Schwäbisch Hall. Egal welche musikalische Stilrichtung: George Gershwins „Summertime“ wird seit jeher gerne „gecovert“. Doch dieses populäre Wiegenlied des amerikanischen Komponisten ist auf Alexander Bühls CD „All About Gershwin“ nicht enthalten – dafür aber andere Songs aus dessen in Charleston (South Carolina) handelnden Oper „Porgy & Bess“. So das hämisch-zynische „It ain’t necessarily so“ oder das innig-wohlige (aber grammatisch nicht korrrekte) „I loves you Porgy“.
In seinen kniffligen Arrangements hat der 1986 geborene Alexander Bühl, Sohn des seinerzeit durch die Frédéric Rabold Crew bekannt gewordenen Keyboarders Uli Bühl, elf Gershwin-Songs einen ganz eigenen Stempel aufgedrückt: Traditionelles mit
aktueller Aussage samt zeitgenössischer Raffinesse. Aufgekratzter Oldtime und avantgardistische Nuancen gehen eine Symbiose ein und stören einander nicht.
Und auch als drahtiger Tenorist lässt der 33-Jährige aufhorchen. So wurde dem Stuttgarter 2018 der baden-württembergische Jazzpreis zuerkannt. „Der Saxophonist und Komponist Alexander Bühl ist ein Musiker, der in vielfältigen Formationen arbeitet. In kleinen Besetzungen sowie in Big-Bands gelingt es dem Saxophonisten, durch packende Improvisationen und durch interessante, spannende Kompositionen das Publikum und die Fachwelt zu begeistern“, verkündete damals die Jury unter der Leitung des emeritierten Professors Bernd Konrad, in dessen Landesjugendjazzorchester „Alex“ einst spielte und der höchstselbst am 23. März beim 13. Jazz-Art-Festival in Hall auftreten wird.
Bei den beiden Titeln „I got Rhythm“ und dem teilweise zwischen Vierer- und Dreiertakt wechselnden „Fascinating Rhythm“ konnte der reguläre Drummer Julian Fau (Nürnberg) mit Filz-Schlägeln und Holz-Sticks ohne jede Show-Mätzchen ordentlich zuschlagen. Kurzfristig stieß Kontrabassist Jens Loh (ihn erlebte man bei der Haller „Jazztime“-Reihe bereits in den Gruppen von Sandi Kuhn und Barbara Bürkle) zur Band und integrierte sich wunderbar – bei „´S Wonderful“ bewährte sich Loh beherzt streichend und zupfend gar als Themen-Präsentator.
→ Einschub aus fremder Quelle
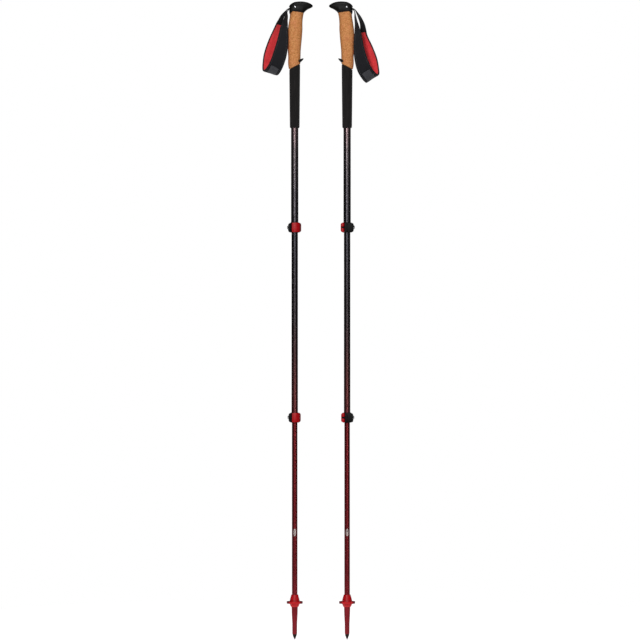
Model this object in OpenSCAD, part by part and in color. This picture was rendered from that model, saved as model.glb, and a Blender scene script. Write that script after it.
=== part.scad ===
// A pair of three-section trekking poles: telescoping aluminium shafts with flip-lever
// clamps, cork grips on foam sleeves, padded wrist straps, small baskets and carbide tips.
// Z is up and the ground is z = 0. The left pole stands at -X with its grip's beak towards
// +X; the right pole is the same pole turned half a turn. The straps are a mirrored pair.

/* [Pair] */
// Distance between the axes of the two poles
pole_gap = 115; // [112:1:160]

/* [Shafts] */
// Outer diameter of the lower shaft
lower_d = 12; // [11.6:0.1:12.2]
// Wall of each shaft
tube_wall = 0.9; // [0.7:0.05:1]
// Radial gap between one shaft and the next
slide_gap = 0.1; // [0.05:0.01:0.12]
// Height of the lower clamp's bottom
lower_lock_z = 476; // [460:1:480]
// Height of the upper clamp's bottom
upper_lock_z = 893; // [885:1:900]
// How far each shaft reaches up into the next one above its clamp's bottom
shaft_overlap = 101; // [90:1:104]

/* [Clamps] */
// Height of a clamp collar
collar_h = 22; // [20:0.5:24]
// Wall of a clamp collar around its shaft
collar_wall = 2; // [1.8:0.1:2.2]
// Thickness of a lever's arm
lever_t = 2.1; // [1.8:0.1:2.4]
// Radius of a lever's knuckle
knuckle_r = 4; // [3.8:0.1:4.1]
// Radius of a hinge pin
hinge_pin_r = 2.4; // [2:0.1:2.4]
// Radius of a tension screw's shank
screw_r = 1.5; // [1.2:0.1:1.5]

/* [Grip] */
// Height of the foam sleeve's bottom
foam_z = 1122; // [1060:1:1180]
// Radius of the foam sleeve at its bottom
foam_low_r = 10.5; // [10.2:0.1:11]
// Radius of the foam sleeve at its top
foam_top_r = 11.9; // [11.4:0.1:12.2]
// Wall of the sleeve that carries the cork
core_wall = 1.2; // [1:0.1:1.3]
// Radius of the pin that holds the strap
strap_pin_r = 1.6; // [1.4:0.1:2]
// Width of the strap's webbing
webbing_w = 15; // [12:0.5:16]

/* [Tip] */
// Radius of the ferrule's straight land, where a rubber tip protector fits
land_r = 5.3; // [5:0.05:5.4]
// Radius of the ferrule's upper land, which carries the basket
thread_r = 6.9; // [6.8:0.05:7]
// Outer radius of the basket
basket_r = 17.8; // [17.4:0.1:24]
// Radius of the carbide insert
carbide_r = 1.5; // [1.25:0.05:1.6]

/* [Hidden] */

$fn = 64;
eps = 0.01;
fit_gap = 0.05;

// Shaft radii, from the lowest up, each sliding in the next
lower_r = lower_d / 2;
middle_r = lower_r + slide_gap + tube_wall;
upper_r = middle_r + slide_gap + tube_wall;

// Heights of the shafts' ends
shaft_seat = 5;
upper_top_z = 1378.5;
core_top_z = 1380;
core_low_z = 1251;
lower_low_z = 68;
plug_stem = 10;
plug_cap = 4;

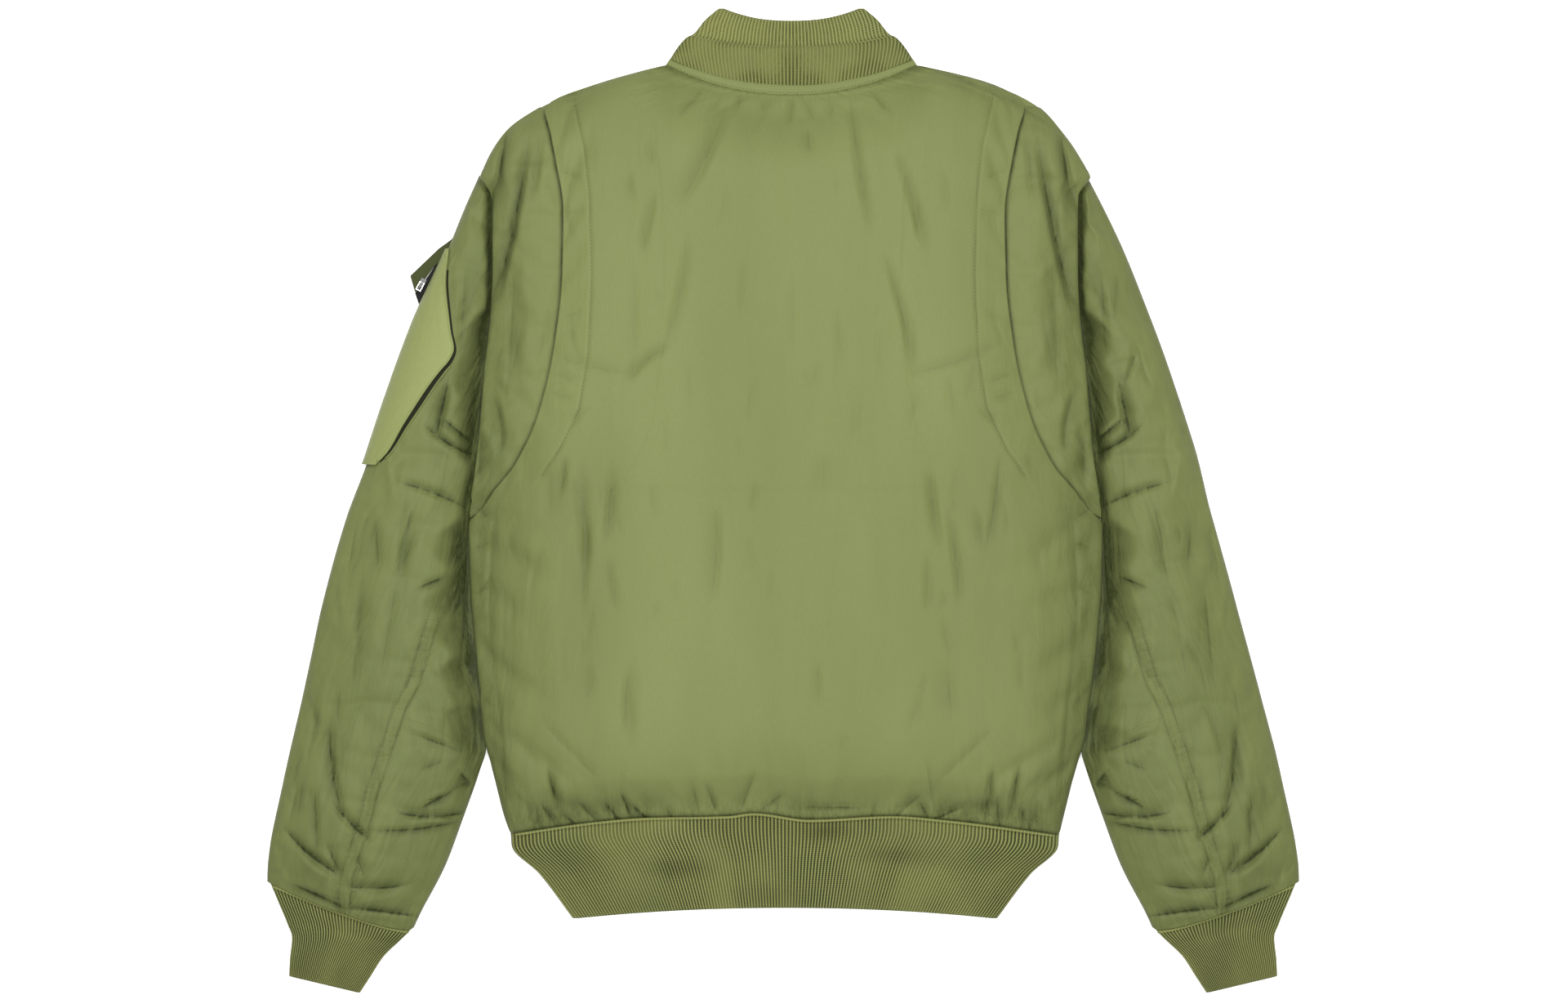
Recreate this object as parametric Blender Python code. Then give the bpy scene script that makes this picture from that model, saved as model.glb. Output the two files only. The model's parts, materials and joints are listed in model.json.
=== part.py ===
"""A padded bomber jacket laid flat with its back upwards, as its cut and sewn pieces.

X runs across the jacket, Y from the hem to the collar and Z up from the surface it lies on.
The tables are in millimetres, and points become metres when a mesh is made.
"""

import math
from collections import namedtuple

import bmesh
import bpy

MM = 0.001
SHARP = math.radians(50)

# Gaps and thicknesses.
SEAM = 0.3  # between pieces that are sewn together
SLIT = 0.8  # between the two layers of a flattened tube
RIB = 4.5  # one layer of the doubled rib knit
SLEEVE_FOLD = 13.0  # padding round the folded edge of a sleeve
LAYERS_MEET = 14.0  # height at which the back lies on the fronts

# Heights of the body.
CROWN = 43.0  # highest place of the back
BACK_EDGE = 18.5  # top of the back at its outline
TROUGH_LOWEST = BACK_EDGE - 1.0  # no trough goes lower than this
SHOULDER_OF_BACK = 85.0  # width over which the back rises from its outline
FRONT_EDGE = 11.5  # underside of the fronts at their outline
SHOULDER_OF_FRONT = 15.0  # width over which the fronts come down to the surface

# The body's outline: distance from the centre line on each side, and how far that line is shifted.
Side = namedtuple("Side", "y half shift")
BODY_SIDE = [
    Side(361, 104.0, 6.8),
    Side(347, 159.3, 10.0),
    Side(326, 207.7, 5.4),
    Side(306, 230.4, 0.4),
    Side(286, 244.2, 0.7),
    Side(269, 251.4, 1.7),
    Side(252, 240.5, 1.7),
    Side(191, 240.5, 1.7),
    Side(149, 242.6, 1.7),
    Side(109, 247.3, 1.7),
    Side(74, 250.0, 1.7),
    Side(36, 253.4, 1.7),
    Side(-16, 260.5, 2.0),
    Side(-66, 259.5, 2.3),
    Side(-105, 256.6, 2.3),
    Side(-143, 252.7, 2.0),
    Side(-180, 248.6, 1.0),
    Side(-206, 245.6, 1.0),
    Side(-235, 238.4, 0.5),
    Side(-258, 232.8, 0.5),
    Side(-277, 227.3, 1.5),
]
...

Ansonsten sorgten in harmonisch reizvollem Zusammenklang und oft kontrapunktierenden Linien zumeist die drei Bläser für die Vorstellung des melodischen Ausgangsmaterials. Der Ulmer Posaunist Lukas Jochner ersetzte nunmehr den australischen Tiefblechtöner Tim Hepburn und blies in der hohen Lage butterweich und „growlte“ mit rotem Gummidämpfer nach Arrangement-Vorschrift knorrig. Furios und fulminant schmetterte der Wiener Simon Plötzeneder zungenfertig auf seiner Trompete und agierte naturgemäß weicher mit seinem Flügelhorn. Nicht nur beim Lied „But not for Me“ durfte sich der Kölner Pianist Constantin Krahmer agogisch an dem ortsgebundenen Steinway-Flügel erfreuen – in gewohnten Jazzlokalitäten stehen meist nicht so hochwertige Instrumente zur Verfügung.
Alexander Bühl, der in seinen Combo-Arrangements oft an den progressiven Jazz eines „bigbandigen“ Stan Kenton gemahnte, orientierte sich im Swing-Metier improvisatorisch an den legendären Tenorsaxophonisten Lester Young und Coleman Hawkins. Eine zweite Zugabe erhielt das beharrlich klatschende Publikum in Hall nicht – auch nicht „Summertime“. Die weit über hundert Besucher der von Jazzclub und Kulturbüro bewerkstelligten Veranstaltung konnten sich aber die auf einem Silberling verewigte Musik beschaffen, falls sie ein klingendes Erinnerungsstück mit nach Hause nehmen wollten.